◆ **SUPPLIED MATERIAL**

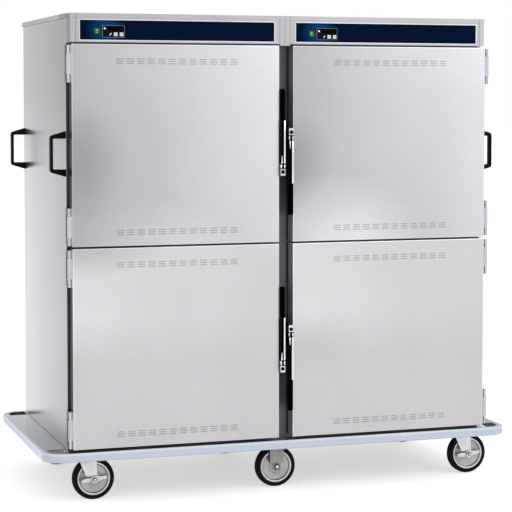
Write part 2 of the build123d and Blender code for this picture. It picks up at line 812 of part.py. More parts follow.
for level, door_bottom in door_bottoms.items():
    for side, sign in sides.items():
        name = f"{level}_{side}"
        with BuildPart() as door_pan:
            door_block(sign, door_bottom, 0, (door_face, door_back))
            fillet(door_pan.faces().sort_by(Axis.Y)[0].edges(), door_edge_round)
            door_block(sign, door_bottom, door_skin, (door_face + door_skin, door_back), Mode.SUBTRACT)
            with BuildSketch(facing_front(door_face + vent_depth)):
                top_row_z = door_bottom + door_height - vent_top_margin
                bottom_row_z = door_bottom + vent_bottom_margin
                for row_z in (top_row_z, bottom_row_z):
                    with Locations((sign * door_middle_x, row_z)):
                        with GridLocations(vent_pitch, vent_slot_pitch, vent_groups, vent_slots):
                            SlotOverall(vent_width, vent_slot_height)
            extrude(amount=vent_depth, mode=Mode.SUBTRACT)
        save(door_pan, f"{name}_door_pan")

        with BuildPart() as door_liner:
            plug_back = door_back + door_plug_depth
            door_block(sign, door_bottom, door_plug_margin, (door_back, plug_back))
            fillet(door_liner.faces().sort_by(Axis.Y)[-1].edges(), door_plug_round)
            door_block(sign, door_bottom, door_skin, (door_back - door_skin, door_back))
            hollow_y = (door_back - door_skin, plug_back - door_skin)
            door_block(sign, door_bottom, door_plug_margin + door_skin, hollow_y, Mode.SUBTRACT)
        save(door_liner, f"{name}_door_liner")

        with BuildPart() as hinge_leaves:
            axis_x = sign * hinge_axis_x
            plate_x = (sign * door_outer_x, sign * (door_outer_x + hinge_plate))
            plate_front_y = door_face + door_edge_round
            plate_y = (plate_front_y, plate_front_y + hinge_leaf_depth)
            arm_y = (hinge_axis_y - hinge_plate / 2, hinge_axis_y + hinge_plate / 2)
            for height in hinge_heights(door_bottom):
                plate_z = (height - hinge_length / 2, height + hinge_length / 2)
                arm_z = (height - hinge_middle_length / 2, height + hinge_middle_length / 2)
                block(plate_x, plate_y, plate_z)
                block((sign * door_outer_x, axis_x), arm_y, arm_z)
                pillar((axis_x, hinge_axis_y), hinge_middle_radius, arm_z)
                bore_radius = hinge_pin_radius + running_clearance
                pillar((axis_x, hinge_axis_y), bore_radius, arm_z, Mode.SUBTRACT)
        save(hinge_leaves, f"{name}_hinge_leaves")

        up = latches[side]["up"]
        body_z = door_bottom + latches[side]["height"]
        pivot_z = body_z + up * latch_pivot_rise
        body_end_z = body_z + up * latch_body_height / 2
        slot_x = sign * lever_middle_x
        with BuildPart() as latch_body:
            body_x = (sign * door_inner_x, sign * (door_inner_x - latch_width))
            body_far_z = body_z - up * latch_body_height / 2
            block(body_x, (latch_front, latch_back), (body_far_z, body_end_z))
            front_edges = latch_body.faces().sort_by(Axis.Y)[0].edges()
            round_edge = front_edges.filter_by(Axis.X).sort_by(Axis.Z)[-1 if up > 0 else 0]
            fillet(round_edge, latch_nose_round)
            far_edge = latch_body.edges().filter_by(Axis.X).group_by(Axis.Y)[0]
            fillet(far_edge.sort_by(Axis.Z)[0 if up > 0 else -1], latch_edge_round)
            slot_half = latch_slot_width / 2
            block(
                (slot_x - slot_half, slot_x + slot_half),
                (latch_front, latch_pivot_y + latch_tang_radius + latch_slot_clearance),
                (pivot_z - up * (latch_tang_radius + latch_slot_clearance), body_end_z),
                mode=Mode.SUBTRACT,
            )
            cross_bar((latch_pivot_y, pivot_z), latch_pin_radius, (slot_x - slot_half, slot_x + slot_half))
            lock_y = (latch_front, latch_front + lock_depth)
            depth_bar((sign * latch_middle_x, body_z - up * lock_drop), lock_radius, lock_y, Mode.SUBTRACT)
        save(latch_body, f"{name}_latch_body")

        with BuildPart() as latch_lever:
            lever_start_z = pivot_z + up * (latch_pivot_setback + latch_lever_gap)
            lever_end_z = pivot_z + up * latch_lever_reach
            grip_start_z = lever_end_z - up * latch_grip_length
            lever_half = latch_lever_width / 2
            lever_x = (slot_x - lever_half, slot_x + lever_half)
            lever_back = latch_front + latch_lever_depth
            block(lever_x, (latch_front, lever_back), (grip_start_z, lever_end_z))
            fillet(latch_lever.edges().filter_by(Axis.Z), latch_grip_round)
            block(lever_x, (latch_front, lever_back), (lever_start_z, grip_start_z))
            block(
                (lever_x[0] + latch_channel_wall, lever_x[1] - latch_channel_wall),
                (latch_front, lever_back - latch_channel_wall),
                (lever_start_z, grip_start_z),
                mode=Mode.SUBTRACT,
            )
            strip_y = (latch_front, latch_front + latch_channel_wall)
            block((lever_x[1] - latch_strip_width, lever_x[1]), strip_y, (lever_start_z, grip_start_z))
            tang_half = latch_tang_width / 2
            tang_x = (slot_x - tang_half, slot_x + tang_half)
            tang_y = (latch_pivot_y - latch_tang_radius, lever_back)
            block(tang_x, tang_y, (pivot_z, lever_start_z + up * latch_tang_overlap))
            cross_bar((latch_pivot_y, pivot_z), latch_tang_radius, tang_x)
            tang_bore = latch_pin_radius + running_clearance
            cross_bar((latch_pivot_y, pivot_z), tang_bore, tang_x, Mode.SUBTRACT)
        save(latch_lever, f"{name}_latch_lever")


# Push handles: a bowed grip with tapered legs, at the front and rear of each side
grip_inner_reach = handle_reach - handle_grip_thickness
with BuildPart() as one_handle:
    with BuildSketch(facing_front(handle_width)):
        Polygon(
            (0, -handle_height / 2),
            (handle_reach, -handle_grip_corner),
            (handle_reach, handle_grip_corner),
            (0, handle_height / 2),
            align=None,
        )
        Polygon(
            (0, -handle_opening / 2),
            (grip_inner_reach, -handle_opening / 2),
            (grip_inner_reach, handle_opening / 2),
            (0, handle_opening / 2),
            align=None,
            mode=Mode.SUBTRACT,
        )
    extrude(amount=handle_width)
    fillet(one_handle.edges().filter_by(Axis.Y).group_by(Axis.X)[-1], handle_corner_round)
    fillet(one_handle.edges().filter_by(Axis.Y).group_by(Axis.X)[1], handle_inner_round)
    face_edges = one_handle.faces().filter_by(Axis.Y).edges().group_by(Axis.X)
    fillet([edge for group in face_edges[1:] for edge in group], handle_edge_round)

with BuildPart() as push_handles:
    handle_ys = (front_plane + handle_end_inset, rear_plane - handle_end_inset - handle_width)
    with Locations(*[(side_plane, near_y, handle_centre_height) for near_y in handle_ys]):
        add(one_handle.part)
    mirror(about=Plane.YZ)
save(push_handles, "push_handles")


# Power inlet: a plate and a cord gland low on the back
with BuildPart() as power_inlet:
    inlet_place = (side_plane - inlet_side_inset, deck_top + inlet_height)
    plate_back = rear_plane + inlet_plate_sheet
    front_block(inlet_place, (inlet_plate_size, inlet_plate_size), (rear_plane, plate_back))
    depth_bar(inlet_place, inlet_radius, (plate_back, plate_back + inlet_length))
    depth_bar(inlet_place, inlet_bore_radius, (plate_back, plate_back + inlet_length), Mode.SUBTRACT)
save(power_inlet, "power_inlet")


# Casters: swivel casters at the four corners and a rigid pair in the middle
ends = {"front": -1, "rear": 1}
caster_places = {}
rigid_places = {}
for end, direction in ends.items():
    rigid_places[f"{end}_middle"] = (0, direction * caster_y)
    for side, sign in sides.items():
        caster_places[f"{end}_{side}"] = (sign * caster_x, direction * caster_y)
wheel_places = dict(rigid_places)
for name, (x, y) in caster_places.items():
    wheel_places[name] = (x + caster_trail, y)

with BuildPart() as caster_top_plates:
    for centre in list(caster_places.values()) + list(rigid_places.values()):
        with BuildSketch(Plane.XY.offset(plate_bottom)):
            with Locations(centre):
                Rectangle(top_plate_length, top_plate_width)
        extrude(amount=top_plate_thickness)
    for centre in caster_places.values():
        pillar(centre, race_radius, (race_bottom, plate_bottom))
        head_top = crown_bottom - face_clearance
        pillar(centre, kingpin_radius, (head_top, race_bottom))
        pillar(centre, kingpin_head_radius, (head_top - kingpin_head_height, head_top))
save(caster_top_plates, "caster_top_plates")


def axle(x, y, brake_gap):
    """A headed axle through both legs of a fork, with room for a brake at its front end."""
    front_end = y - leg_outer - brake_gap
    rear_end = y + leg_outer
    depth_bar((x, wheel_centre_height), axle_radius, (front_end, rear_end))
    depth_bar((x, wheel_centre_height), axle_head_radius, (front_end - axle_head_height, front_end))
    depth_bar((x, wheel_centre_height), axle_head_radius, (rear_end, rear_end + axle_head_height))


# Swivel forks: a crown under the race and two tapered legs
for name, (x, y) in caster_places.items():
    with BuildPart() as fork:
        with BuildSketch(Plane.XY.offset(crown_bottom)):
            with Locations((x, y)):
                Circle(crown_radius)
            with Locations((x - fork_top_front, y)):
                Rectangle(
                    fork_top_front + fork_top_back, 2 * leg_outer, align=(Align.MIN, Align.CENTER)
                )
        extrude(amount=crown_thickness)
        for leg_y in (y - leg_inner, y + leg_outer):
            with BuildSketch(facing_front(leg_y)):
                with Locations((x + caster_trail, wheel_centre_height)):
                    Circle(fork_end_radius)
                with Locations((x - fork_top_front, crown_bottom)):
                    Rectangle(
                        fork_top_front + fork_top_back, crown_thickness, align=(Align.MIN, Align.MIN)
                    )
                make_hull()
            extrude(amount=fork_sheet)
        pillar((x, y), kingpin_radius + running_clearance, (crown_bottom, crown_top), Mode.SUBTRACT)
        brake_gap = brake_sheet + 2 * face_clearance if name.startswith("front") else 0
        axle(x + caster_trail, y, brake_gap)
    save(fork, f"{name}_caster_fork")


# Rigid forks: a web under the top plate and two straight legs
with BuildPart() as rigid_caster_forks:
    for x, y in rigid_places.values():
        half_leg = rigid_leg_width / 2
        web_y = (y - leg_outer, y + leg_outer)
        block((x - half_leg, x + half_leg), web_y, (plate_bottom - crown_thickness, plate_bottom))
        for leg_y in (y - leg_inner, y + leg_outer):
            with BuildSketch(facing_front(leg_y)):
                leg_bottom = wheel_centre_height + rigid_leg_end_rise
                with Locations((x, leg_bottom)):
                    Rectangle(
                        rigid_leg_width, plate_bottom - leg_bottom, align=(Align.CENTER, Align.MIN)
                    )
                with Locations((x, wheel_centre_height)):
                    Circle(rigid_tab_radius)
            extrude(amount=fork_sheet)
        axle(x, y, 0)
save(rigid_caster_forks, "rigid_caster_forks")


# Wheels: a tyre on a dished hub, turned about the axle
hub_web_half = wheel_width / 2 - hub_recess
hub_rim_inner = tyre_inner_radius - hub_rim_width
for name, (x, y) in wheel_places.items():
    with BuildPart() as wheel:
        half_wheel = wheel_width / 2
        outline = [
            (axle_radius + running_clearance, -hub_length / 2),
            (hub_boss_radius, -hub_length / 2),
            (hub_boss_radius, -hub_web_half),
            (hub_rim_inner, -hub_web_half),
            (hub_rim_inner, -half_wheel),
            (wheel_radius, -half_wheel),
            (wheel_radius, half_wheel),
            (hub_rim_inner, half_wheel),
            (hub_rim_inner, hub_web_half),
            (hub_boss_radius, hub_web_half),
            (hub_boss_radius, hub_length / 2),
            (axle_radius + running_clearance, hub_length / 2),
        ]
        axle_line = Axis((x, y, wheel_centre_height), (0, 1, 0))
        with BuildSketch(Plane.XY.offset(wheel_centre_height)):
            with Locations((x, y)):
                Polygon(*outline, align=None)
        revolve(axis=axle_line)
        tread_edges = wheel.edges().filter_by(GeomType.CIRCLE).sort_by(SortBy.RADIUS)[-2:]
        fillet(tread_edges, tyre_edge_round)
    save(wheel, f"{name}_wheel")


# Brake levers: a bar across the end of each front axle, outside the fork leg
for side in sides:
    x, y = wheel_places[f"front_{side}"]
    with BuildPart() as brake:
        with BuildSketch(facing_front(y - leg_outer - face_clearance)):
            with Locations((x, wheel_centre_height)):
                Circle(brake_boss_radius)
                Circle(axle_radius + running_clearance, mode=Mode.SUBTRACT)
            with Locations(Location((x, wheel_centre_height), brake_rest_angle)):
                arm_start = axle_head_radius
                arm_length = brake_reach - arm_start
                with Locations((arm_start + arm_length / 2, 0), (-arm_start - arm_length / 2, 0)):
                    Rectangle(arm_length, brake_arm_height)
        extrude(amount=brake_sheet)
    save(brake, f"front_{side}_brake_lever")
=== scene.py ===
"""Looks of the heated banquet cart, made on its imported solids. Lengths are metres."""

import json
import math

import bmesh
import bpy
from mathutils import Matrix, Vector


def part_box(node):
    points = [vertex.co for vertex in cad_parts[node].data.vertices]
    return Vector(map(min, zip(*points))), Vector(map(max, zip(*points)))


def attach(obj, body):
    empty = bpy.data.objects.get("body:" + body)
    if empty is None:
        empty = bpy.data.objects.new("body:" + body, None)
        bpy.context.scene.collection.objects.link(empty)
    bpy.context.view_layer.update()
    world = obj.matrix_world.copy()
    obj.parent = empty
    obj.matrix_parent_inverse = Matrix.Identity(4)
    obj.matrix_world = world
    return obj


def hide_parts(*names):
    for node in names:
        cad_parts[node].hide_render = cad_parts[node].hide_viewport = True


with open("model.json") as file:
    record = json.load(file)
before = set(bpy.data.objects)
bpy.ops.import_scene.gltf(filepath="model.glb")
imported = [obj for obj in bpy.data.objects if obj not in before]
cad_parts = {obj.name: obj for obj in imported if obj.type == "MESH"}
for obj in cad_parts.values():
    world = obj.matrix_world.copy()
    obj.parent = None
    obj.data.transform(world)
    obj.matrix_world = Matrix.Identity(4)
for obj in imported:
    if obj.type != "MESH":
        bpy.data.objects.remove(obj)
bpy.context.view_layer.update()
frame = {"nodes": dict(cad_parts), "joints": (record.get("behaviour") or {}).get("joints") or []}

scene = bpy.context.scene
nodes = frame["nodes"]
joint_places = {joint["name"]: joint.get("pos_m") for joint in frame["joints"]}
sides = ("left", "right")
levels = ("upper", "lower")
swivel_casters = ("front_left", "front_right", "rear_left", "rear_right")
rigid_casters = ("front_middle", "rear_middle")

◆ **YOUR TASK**
Extract exactly and only the span of lines that begins at the line containing "# Brake levers: a" and ends at the line containing "obj.matrix_parent_inverse = Matrix.Identity(4)".

◆ **REPLY**
# Brake levers: a bar across the end of each front axle, outside the fork leg
for side in sides:
    x, y = wheel_places[f"front_{side}"]
    with BuildPart() as brake:
        with BuildSketch(facing_front(y - leg_outer - face_clearance)):
            with Locations((x, wheel_centre_height)):
                Circle(brake_boss_radius)
                Circle(axle_radius + running_clearance, mode=Mode.SUBTRACT)
            with Locations(Location((x, wheel_centre_height), brake_rest_angle)):
                arm_start = axle_head_radius
                arm_length = brake_reach - arm_start
                with Locations((arm_start + arm_length / 2, 0), (-arm_start - arm_length / 2, 0)):
                    Rectangle(arm_length, brake_arm_height)
        extrude(amount=brake_sheet)
    save(brake, f"front_{side}_brake_lever")
=== scene.py ===
"""Looks of the heated banquet cart, made on its imported solids. Lengths are metres."""

import json
import math

import bmesh
import bpy
from mathutils import Matrix, Vector


def part_box(node):
    points = [vertex.co for vertex in cad_parts[node].data.vertices]
    return Vector(map(min, zip(*points))), Vector(map(max, zip(*points)))


def attach(obj, body):
    empty = bpy.data.objects.get("body:" + body)
    if empty is None:
        empty = bpy.data.objects.new("body:" + body, None)
        bpy.context.scene.collection.objects.link(empty)
    bpy.context.view_layer.update()
    world = obj.matrix_world.copy()
    obj.parent = empty
    obj.matrix_parent_inverse = Matrix.Identity(4)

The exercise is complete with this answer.